Gagasan membuat radio pemberontakan bermula saat Bung Tomo berada di Jakarta. Amarahnya meledak karena melihat kenyataan Bendera Jepang Hinomaru masih berkibar di Jakarta. Padahal jelas-jelas Indonesia sudah merdeka dan menjadi negara berdaulat.
Dengan darah yang masih mendidih, Bung Tomo kemudian pulang ke Surabaya. Ia kemudian tiba di Stasiun Gubeng pada 12 Oktober 1945 dan langsung menuju ke studio radio. Di sana, ia kemudian meminta slot siaran untuk membakar semangat arek-arek Suroboyo.
"Jelas permintaan itu ditolak karena dianggap keras dan dapat mengganggu diplomasi Indonesia di luar negeri," tutur pegiat sejarah Surabaya, Kuncarsono kepada detikcom, Rabu (10/11/2021).

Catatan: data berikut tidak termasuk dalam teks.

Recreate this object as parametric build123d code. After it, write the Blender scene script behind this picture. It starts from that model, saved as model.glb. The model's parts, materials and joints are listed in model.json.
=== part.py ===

Meski tak mendapatkan izin, Bung Tomo masih diizinkan mendirikan radio swasta yang khusus untuk agitasi dan propaganda. Bung Tomo kemudian mendirikannya dan dinamakan Radio Pemberontakan yang siaran pada Rabu dan Minggu malam.
"Untuk kapan tepatnya Radio Pemberontakan mengudara ini masih banyak versi. Tapi untuk pemancarnya ini ia dapatkan dari milik Jepang. Alatnya ini sebesar kulkas. Jadi bisa diangkat ke mana-mana," terang Kuncar.